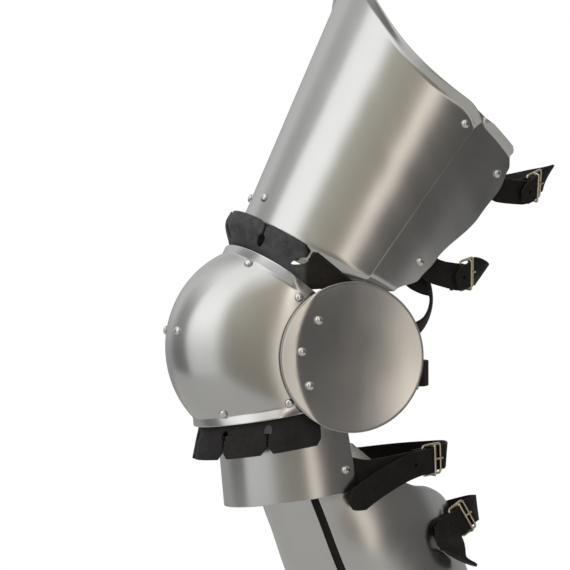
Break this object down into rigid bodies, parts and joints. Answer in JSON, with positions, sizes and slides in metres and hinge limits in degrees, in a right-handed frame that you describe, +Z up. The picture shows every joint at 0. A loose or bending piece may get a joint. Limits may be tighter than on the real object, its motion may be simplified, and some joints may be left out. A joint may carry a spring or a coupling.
{
  "type": "leg harness with greave",
  "caption": "Plate armour for a left leg: thigh plate with a hinged side plate, domed knee with a round side disc, lame and greave, joined by dagged leathers and buckled straps.",
  "frame": {"origin": "centre of the knee, where the leg sits in the knee dome", "axes": "+Z up, +X to the outer side of the left leg, +Y to the back, with the knee bent as worn"},
  "size_m": [0.1807, 0.3756, 0.7739],
  "materials": {
    "steel": "satin, hand-polished",
    "rivet": "polished",
    "leather": "dark, worn at its folds",
    "brass": "pale, polished"
  },
  "bodies": {
    "root": {"centre_leather": "leather", "cuisse_plate": "steel", "cuisse_rivet_inner": "rivet", "cuisse_rivet_outer": "rivet", "cuisse_side_plate": "steel", "greave_calf_inner": "steel", "greave_calf_outer": "steel", "greave_front_plate": "steel", "greave_hinge_inner": "leather", "greave_hinge_outer": "leather", "greave_lower_buckle": "brass", "greave_lower_holder": "leather", "greave_lower_strap": "leather", "greave_lower_tongue": "brass", "greave_upper_buckle": "brass", "greave_upper_holder": "leather", "greave_upper_strap": "leather", "greave_upper_tongue": "brass", "knee_buckle": "brass", "knee_holder": "leather", "knee_strap": "leather", "knee_tongue": "brass", "lame_buckle": "brass", "lame_holder": "leather", "lame_rivet_inner": "rivet", "lame_rivet_outer": "rivet", "lame_strap": "leather", "lame_tongue": "brass", "lower_dagged_band": "leather", "lower_lame": "steel", "lower_thigh_buckle": "brass", "lower_thigh_holder": "leather", "lower_thigh_strap": "leather", "lower_thigh_tongue": "brass", "poleyn": "steel", "poleyn_rivet_inner": "rivet", "poleyn_rivet_lower_inner": "rivet", "poleyn_rivet_lower_outer_front": "rivet", "poleyn_rivet_lower_outer_side": "rivet", "poleyn_rivet_outer": "rivet", "poleyn_rivet_upper_inner": "rivet", "poleyn_rivet_upper_outer_front": "rivet", "poleyn_rivet_upper_outer_side": "rivet", "rondel": "steel", "rondel_rivet_1": "rivet", "rondel_rivet_2": "rivet", "rondel_rivet_3": "rivet", "seam_rivet": "rivet", "side_leather": "leather", "side_plate_rivet_lower": "rivet", "side_plate_rivet_upper": "rivet", "upper_dagged_band": "leather", "upper_thigh_buckle": "brass", "upper_thigh_holder": "leather", "upper_thigh_strap": "leather", "upper_thigh_tongue": "brass"}
  },
  "joints": []
}
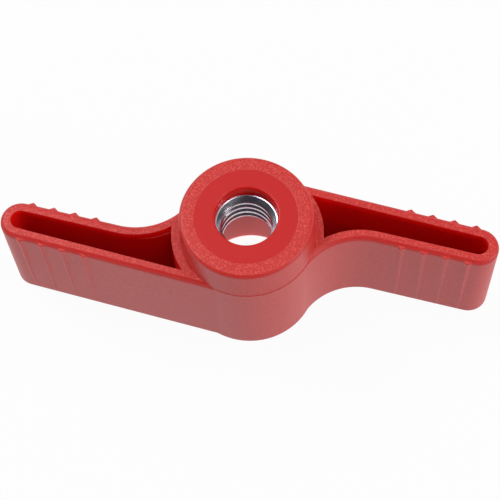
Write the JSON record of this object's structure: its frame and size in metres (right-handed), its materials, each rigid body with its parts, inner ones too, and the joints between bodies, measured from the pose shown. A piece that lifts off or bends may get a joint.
________________________
PROBLEM: Print all of the entries exactly as they are written.

ANSWER FOR THE TASK:
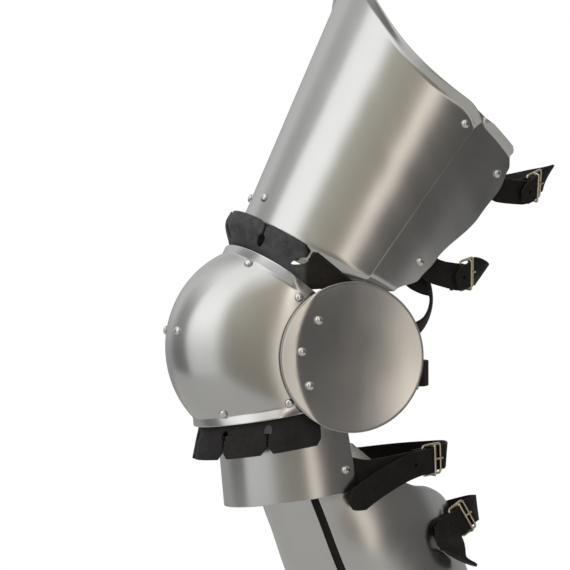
Break this object down into rigid bodies, parts and joints. Answer in JSON, with positions, sizes and slides in metres and hinge limits in degrees, in a right-handed frame that you describe, +Z up. The picture shows every joint at 0. A loose or bending piece may get a joint. Limits may be tighter than on the real object, its motion may be simplified, and some joints may be left out. A joint may carry a spring or a coupling.
{
  "type": "leg harness with greave",
  "caption": "Plate armour for a left leg: thigh plate with a hinged side plate, domed knee with a round side disc, lame and greave, joined by dagged leathers and buckled straps.",
  "frame": {"origin": "centre of the knee, where the leg sits in the knee dome", "axes": "+Z up, +X to the outer side of the left leg, +Y to the back, with the knee bent as worn"},
  "size_m": [0.1807, 0.3756, 0.7739],
  "materials": {
    "steel": "satin, hand-polished",
    "rivet": "polished",
    "leather": "dark, worn at its folds",
    "brass": "pale, polished"
  },
  "bodies": {
    "root": {"centre_leather": "leather", "cuisse_plate": "steel", "cuisse_rivet_inner": "rivet", "cuisse_rivet_outer": "rivet", "cuisse_side_plate": "steel", "greave_calf_inner": "steel", "greave_calf_outer": "steel", "greave_front_plate": "steel", "greave_hinge_inner": "leather", "greave_hinge_outer": "leather", "greave_lower_buckle": "brass", "greave_lower_holder": "leather", "greave_lower_strap": "leather", "greave_lower_tongue": "brass", "greave_upper_buckle": "brass", "greave_upper_holder": "leather", "greave_upper_strap": "leather", "greave_upper_tongue": "brass", "knee_buckle": "brass", "knee_holder": "leather", "knee_strap": "leather", "knee_tongue": "brass", "lame_buckle": "brass", "lame_holder": "leather", "lame_rivet_inner": "rivet", "lame_rivet_outer": "rivet", "lame_strap": "leather", "lame_tongue": "brass", "lower_dagged_band": "leather", "lower_lame": "steel", "lower_thigh_buckle": "brass", "lower_thigh_holder": "leather", "lower_thigh_strap": "leather", "lower_thigh_tongue": "brass", "poleyn": "steel", "poleyn_rivet_inner": "rivet", "poleyn_rivet_lower_inner": "rivet", "poleyn_rivet_lower_outer_front": "rivet", "poleyn_rivet_lower_outer_side": "rivet", "poleyn_rivet_outer": "rivet", "poleyn_rivet_upper_inner": "rivet", "poleyn_rivet_upper_outer_front": "rivet", "poleyn_rivet_upper_outer_side": "rivet", "rondel": "steel", "rondel_rivet_1": "rivet", "rondel_rivet_2": "rivet", "rondel_rivet_3": "rivet", "seam_rivet": "rivet", "side_leather": "leather", "side_plate_rivet_lower": "rivet", "side_plate_rivet_upper": "rivet", "upper_dagged_band": "leather", "upper_thigh_buckle": "brass", "upper_thigh_holder": "leather", "upper_thigh_strap": "leather", "upper_thigh_tongue": "brass"}
  },
  "joints": []
}
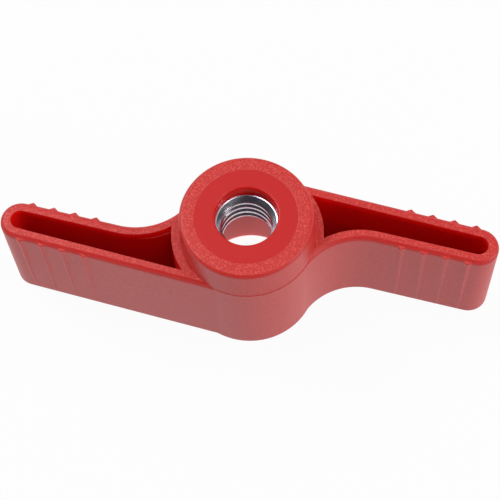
Write the JSON record of this object's structure: its frame and size in metres (right-handed), its materials, each rigid body with its parts, inner ones too, and the joints between bodies, measured from the pose shown. A piece that lifts off or bends may get a joint.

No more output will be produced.